**What the task asks:** Starting with the line that contains "vase_column();" and stopping after the line that contains "obj.parent = empty", output every line exactly as it stands.

**Data shown:**
⁂
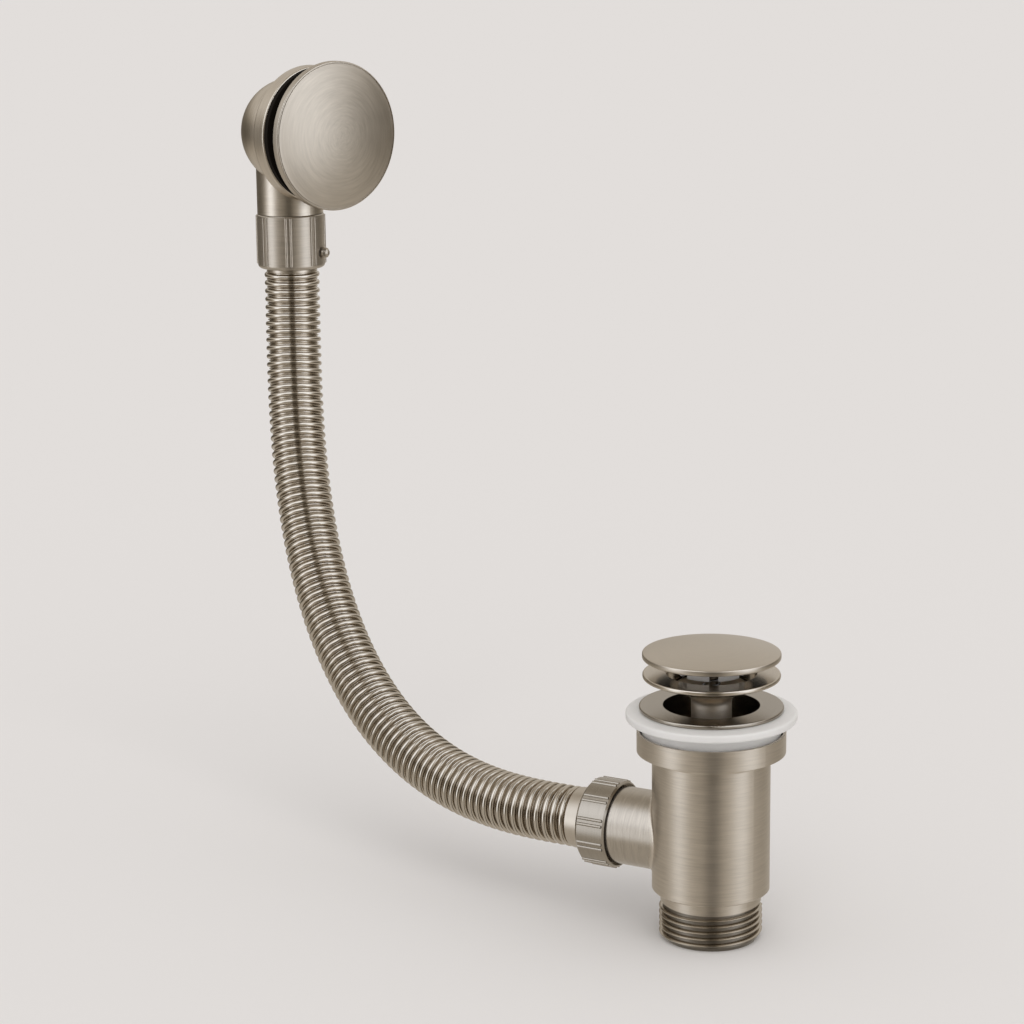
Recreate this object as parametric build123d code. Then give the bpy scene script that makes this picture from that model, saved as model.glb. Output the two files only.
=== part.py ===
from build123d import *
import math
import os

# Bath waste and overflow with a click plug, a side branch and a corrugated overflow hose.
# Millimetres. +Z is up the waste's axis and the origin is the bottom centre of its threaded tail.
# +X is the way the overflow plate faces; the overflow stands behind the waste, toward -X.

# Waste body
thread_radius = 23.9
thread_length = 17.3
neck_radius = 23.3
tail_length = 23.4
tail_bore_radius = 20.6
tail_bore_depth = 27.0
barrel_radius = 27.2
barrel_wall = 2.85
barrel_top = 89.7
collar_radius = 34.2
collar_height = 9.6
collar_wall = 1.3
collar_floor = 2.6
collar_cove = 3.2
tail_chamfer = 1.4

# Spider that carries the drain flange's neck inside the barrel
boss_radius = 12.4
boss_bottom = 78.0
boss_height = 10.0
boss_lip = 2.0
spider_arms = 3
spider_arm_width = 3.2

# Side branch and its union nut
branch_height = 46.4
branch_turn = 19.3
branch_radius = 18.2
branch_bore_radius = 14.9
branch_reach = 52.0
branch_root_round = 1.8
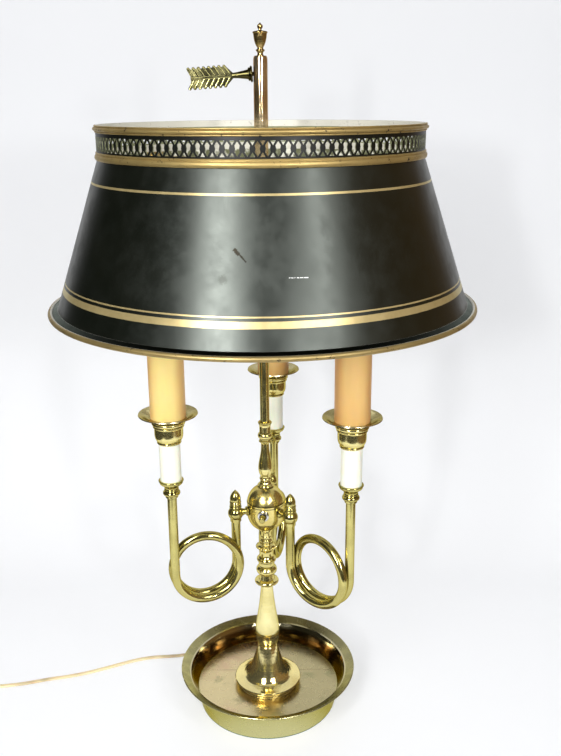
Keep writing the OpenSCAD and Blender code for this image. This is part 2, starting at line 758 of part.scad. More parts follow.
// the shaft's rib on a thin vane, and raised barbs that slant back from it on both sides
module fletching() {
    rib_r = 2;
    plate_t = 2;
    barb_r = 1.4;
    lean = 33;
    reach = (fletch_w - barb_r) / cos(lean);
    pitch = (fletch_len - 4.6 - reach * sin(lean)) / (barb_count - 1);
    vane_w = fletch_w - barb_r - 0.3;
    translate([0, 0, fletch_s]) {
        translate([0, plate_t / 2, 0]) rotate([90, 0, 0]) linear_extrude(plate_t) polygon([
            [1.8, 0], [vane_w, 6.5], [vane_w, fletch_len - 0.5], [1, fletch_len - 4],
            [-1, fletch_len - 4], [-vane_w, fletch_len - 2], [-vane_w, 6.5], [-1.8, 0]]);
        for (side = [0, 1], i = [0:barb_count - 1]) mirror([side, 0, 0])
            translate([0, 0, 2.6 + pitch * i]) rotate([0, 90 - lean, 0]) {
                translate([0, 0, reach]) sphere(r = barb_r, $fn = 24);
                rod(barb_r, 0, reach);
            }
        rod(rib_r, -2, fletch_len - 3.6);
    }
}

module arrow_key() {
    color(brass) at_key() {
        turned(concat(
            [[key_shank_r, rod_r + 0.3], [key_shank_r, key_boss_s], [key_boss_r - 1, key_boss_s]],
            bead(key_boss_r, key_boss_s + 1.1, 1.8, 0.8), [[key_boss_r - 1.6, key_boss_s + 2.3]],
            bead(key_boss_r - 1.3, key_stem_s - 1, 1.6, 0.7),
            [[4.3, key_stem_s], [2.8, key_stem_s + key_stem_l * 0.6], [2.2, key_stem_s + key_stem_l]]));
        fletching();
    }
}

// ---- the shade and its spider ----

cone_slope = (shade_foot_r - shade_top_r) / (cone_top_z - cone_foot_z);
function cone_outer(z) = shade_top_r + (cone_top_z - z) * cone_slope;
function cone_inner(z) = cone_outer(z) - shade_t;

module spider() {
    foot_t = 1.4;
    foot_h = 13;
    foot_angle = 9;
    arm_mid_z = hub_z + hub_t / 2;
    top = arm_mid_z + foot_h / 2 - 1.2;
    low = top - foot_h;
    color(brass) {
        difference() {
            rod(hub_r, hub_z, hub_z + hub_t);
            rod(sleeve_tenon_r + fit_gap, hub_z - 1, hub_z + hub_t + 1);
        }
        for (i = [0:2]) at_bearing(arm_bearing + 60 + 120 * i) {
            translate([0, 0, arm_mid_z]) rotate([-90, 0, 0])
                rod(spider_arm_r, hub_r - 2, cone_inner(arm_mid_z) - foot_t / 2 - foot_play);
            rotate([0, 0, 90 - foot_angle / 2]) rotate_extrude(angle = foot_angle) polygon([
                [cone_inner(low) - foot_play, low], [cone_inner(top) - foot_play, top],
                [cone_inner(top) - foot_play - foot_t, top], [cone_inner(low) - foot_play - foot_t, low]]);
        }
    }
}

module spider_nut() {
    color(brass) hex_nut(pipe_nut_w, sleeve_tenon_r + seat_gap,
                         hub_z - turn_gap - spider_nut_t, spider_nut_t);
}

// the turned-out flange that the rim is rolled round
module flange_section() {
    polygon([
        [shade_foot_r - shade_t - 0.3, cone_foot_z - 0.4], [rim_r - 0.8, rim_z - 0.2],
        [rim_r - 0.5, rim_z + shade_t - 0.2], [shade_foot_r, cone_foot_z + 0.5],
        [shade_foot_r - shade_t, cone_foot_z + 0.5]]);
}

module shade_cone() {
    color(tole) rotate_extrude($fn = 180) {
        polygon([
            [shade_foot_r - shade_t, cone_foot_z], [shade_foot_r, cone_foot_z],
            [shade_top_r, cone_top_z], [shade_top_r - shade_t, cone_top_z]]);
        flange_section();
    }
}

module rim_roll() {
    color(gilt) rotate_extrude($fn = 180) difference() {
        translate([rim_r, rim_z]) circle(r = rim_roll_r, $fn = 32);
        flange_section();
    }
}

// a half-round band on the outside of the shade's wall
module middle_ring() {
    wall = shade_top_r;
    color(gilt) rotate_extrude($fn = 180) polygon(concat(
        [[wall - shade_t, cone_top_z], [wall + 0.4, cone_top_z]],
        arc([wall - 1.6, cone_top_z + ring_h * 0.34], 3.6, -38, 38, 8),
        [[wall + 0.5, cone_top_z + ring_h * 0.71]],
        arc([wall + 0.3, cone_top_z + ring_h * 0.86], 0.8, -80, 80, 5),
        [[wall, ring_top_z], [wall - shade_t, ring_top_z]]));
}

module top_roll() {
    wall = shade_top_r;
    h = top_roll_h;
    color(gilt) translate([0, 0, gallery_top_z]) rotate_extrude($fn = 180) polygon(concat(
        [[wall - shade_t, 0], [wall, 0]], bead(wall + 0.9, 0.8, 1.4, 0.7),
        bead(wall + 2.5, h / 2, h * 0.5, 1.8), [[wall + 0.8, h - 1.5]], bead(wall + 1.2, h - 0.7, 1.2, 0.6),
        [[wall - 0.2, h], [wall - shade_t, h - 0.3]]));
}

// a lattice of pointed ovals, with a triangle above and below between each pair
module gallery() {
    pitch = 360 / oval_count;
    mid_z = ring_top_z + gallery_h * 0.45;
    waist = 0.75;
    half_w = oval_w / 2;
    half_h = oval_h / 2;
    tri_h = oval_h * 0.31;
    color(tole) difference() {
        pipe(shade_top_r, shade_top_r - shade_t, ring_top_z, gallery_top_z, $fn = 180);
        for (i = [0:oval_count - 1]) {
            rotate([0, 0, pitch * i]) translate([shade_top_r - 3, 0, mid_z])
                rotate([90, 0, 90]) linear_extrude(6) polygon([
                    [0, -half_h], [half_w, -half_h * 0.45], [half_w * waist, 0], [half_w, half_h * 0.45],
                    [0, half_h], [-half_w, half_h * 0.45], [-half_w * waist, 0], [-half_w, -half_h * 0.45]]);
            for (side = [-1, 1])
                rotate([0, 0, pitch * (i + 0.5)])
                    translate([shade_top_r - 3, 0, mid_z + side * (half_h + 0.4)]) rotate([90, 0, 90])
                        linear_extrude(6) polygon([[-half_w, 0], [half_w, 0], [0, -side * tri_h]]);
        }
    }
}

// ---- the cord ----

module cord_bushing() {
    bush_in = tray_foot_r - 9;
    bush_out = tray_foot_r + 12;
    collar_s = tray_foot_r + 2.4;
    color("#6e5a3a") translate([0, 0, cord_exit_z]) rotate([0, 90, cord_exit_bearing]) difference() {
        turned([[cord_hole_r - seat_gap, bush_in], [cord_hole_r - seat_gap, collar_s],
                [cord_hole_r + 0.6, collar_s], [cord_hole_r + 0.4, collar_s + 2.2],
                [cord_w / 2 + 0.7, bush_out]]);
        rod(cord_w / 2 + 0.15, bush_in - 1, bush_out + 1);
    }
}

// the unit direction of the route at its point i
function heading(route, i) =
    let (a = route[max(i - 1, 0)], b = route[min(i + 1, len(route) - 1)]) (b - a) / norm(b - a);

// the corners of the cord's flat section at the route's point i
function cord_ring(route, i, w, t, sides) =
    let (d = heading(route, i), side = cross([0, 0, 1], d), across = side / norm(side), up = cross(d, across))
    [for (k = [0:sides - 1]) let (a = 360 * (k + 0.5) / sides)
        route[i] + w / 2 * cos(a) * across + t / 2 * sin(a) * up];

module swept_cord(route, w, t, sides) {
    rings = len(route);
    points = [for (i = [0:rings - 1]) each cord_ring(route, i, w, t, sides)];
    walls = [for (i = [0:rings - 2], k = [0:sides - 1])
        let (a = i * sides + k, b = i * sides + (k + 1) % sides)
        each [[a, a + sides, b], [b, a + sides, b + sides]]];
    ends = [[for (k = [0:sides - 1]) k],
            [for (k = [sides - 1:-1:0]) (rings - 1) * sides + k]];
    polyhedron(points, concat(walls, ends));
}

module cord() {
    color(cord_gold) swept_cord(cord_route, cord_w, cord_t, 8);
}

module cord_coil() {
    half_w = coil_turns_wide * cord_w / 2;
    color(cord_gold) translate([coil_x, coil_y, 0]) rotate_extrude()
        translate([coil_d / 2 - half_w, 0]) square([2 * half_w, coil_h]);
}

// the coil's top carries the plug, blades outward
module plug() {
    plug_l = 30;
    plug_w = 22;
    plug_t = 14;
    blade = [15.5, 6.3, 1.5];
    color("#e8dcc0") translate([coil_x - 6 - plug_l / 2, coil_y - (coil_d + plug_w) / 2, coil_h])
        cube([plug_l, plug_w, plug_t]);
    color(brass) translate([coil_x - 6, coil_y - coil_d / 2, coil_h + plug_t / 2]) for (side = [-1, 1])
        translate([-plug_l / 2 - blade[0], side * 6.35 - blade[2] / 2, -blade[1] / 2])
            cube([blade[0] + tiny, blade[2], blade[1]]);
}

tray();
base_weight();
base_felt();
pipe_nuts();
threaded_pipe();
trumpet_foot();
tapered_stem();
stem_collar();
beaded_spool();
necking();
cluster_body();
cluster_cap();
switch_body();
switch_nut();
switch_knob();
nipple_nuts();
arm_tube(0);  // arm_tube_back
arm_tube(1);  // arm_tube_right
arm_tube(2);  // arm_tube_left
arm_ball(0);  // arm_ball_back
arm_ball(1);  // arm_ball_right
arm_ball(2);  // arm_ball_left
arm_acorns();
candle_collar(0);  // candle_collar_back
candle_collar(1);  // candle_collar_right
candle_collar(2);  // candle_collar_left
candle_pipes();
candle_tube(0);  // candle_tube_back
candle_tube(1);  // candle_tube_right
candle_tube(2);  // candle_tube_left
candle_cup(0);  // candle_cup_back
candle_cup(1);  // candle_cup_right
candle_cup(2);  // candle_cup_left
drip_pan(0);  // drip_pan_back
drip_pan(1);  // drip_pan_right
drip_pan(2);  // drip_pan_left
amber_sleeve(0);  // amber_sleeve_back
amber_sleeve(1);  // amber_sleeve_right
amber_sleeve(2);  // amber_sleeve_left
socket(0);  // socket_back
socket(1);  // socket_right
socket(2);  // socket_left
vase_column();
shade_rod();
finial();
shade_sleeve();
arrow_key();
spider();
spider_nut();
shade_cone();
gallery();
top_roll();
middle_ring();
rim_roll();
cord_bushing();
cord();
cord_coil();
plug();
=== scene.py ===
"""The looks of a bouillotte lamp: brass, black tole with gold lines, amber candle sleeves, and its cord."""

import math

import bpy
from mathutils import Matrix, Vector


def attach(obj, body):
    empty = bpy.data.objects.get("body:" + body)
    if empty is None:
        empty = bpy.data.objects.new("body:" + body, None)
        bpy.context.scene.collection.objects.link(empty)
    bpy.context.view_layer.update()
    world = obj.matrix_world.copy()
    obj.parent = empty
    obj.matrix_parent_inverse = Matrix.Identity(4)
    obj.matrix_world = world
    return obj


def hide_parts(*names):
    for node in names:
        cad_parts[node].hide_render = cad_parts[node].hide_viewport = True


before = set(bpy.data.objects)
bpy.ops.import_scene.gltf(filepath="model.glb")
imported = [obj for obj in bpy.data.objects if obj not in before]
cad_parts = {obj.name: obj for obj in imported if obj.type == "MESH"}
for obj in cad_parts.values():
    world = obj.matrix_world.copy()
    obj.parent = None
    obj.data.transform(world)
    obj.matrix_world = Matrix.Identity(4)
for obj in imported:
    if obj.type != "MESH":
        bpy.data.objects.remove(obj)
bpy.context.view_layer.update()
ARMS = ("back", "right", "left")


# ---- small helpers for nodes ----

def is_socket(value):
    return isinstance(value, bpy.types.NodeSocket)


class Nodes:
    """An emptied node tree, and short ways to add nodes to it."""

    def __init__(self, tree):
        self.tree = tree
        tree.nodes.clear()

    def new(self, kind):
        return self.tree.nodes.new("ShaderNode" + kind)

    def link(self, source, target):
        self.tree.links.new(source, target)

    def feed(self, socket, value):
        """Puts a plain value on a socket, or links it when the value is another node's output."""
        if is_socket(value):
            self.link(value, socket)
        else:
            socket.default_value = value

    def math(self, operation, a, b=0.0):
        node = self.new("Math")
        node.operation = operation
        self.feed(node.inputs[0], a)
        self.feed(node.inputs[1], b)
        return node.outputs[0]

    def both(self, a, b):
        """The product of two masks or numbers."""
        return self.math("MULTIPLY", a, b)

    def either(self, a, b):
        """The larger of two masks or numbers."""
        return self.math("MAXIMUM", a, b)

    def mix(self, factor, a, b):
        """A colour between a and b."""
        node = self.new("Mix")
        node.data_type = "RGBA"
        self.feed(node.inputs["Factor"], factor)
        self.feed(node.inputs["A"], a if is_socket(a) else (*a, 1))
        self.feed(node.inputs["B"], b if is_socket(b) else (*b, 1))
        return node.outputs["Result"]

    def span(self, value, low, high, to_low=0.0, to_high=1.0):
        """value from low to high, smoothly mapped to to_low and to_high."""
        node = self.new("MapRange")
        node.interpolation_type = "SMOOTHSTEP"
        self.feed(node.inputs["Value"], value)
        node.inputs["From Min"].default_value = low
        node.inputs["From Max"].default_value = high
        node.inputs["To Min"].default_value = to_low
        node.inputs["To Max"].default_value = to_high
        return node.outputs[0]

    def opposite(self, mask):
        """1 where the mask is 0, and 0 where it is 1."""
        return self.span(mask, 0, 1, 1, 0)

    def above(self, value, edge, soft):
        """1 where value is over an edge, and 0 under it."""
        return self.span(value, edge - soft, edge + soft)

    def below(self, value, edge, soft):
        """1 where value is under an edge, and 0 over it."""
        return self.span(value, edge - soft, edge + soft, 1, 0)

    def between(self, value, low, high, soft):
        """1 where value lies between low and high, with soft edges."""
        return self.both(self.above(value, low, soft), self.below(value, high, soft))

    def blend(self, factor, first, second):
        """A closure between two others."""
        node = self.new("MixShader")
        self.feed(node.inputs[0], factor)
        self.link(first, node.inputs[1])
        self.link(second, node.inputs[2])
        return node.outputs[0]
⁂
**The solution:**
vase_column();
shade_rod();
finial();
shade_sleeve();
arrow_key();
spider();
spider_nut();
shade_cone();
gallery();
top_roll();
middle_ring();
rim_roll();
cord_bushing();
cord();
cord_coil();
plug();
=== scene.py ===
"""The looks of a bouillotte lamp: brass, black tole with gold lines, amber candle sleeves, and its cord."""

import math

import bpy
from mathutils import Matrix, Vector


def attach(obj, body):
    empty = bpy.data.objects.get("body:" + body)
    if empty is None:
        empty = bpy.data.objects.new("body:" + body, None)
        bpy.context.scene.collection.objects.link(empty)
    bpy.context.view_layer.update()
    world = obj.matrix_world.copy()
    obj.parent = empty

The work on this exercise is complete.